** BEGIN **
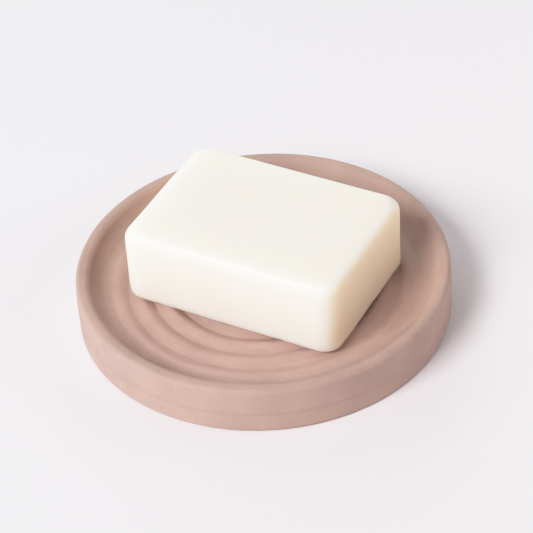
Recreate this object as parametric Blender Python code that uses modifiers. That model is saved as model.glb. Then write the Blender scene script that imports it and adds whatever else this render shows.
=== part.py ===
"""A rectangular bar of soap lying on a round cast soap dish whose floor carries concentric ribs.

Metres, +Z up. The origin is the centre of the dish's flat underside, and the bar's length runs along X.
Run it with: blender --background --python part.py
"""

import math

import bmesh
import bpy
from mathutils import Vector

# The dish, a solid of revolution about Z
DISH_RADIUS = 0.0650
DISH_HEIGHT = 0.0178
DISH_STEPS = 72
BASE_ROUND = 0.0010
RIM_OUTER_ROUND = 0.0017
RIM_INNER_ROUND = 0.0031
RIM_CROWN_INNER = 0.0622
COVE_SLOPE = math.radians(60)
ROUND_STEPS = 3
COVE_STEPS = 4

# The ribbed floor of the dish
RIB_COUNT = 6
RIB_PITCH = 0.0470 / RIB_COUNT
RIB_RISE = 0.0013
RIB_RISE_LOSS = 0.45
RIB_RISER_WIDTH = 0.0032
RIB_BEND = 1.5
RISER_STEPS = 3
FALL_STEPS = 3
VALLEY_HEIGHT = 0.0102
BOWL_RISE = 0.0010

# The bar of soap
SOAP_LENGTH = 0.0811
SOAP_WIDTH = 0.0581
SOAP_HEIGHT = 0.0281
SOAP_CORNER_ROUND = 0.0074
SOAP_TOP_ROUND = 0.0058
SOAP_BOTTOM_ROUND = 0.0016
SOAP_CORNER_STEPS = 7
SOAP_TOP_STEPS = 5
SOAP_BOTTOM_STEPS = 3
SOAP_OFF_CENTRE = (0.0007, 0.0005)
REST_GAP = 0.0005

SAME_HEIGHT = 0.000001
SAME_POINT = 0.00001
SMOOTH_BELOW = math.radians(20)

CASTING_COLOUR = (0.51, 0.342, 0.291)
CASTING_ROUGHNESS = 0.85
SOAP_COLOUR = (0.98, 0.845, 0.75)
SOAP_ROUGHNESS = 0.42
SOAP_TRANSLUCENCY = 1.0


def clear_scene():
    for thing in list(bpy.data.objects):
        bpy.data.objects.remove(thing)


def new_collection(name):
    collection = bpy.data.collections.new(name)
    bpy.context.scene.collection.children.link(collection)
    return collection


def new_material(name, colour, roughness, subsurface=0.0):
    material = bpy.data.materials.new(name)
    material.use_nodes = True
    shader = material.node_tree.nodes["Principled BSDF"]
    shader.inputs["Base Color"].default_value = (*colour, 1)
    shader.inputs["Roughness"].default_value = roughness
    shader.inputs["Metallic"].default_value = 0
    shader.inputs["Subsurface Weight"].default_value = subsurface
    return material


def new_object(name, mesh, collection, material):
    thing = bpy.data.objects.new(name, mesh)
    thing.data.materials.append(material)
    collection.objects.link(thing)
    return thing


def valley_height(radius):
    """Height of the line through the valleys, a shallow parabola."""
    return VALLEY_HEIGHT + BOWL_RISE * (radius / (RIB_COUNT * RIB_PITCH)) ** 2


def rib_rise(rib):
    """How far a rib stands above the valleys; the first is the tallest and the last the lowest."""
    return RIB_RISE * (1 - RIB_RISE_LOSS * ((rib - 1) / (RIB_COUNT - 1)) ** 2)


def rib_stretch(start, end, steps, shape):
    """Profile points from one radius to another, where shape gives the height above the valleys by share."""
    points = []
    for step in range(1, steps + 1):
        share = step / steps
        radius = start + share * (end - start)
        points.append(Vector((radius, 0, valley_height(radius) + shape(share))))
    return points


def rib_points():
    """The floor from the axis outwards: a boss, then ribs that each rise from a sharp valley and fall away."""
    rise = rib_rise(1)
    crest = 0
    points = [Vector((0, 0, VALLEY_HEIGHT + rise))]
    for rib in range(1, RIB_COUNT + 1):
        valley = rib * RIB_PITCH
        points += rib_stretch(crest, valley, FALL_STEPS,
                              lambda share: rise * (1 - math.sin(share * math.pi / 2) ** RIB_BEND))
        rise = rib_rise(rib)
        crest = valley + RIB_RISER_WIDTH
        points += rib_stretch(valley, crest, RISER_STEPS,
                              lambda share: rise * (1 - (1 - share) ** RIB_BEND))
    return points


def arc_points(centre, radius, start, end, steps):
    """Points on an arc in the XZ plane, from one angle above +X to another, both ends included."""
    angles = [start + (end - start) * step / steps for step in range(steps + 1)]
    return [centre + radius * Vector((math.cos(a), 0, math.sin(a))) for a in angles]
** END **
* [Your objective]:
Quote exactly the first line of the data and every line after it through the one holding "carries concentric ribs.".

* [Answer for the task]:
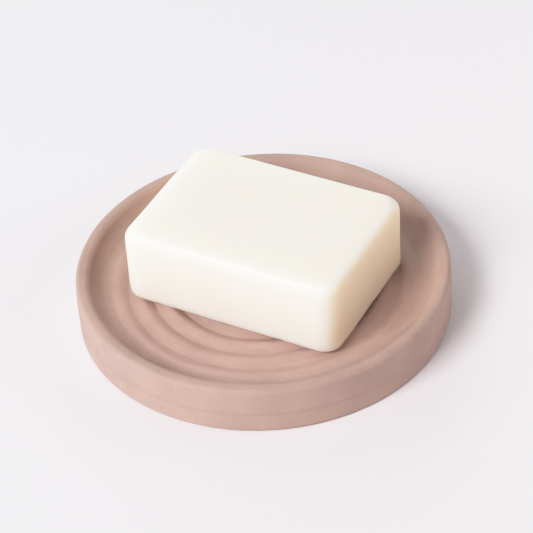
Recreate this object as parametric Blender Python code that uses modifiers. That model is saved as model.glb. Then write the Blender scene script that imports it and adds whatever else this render shows.
=== part.py ===
"""A rectangular bar of soap lying on a round cast soap dish whose floor carries concentric ribs.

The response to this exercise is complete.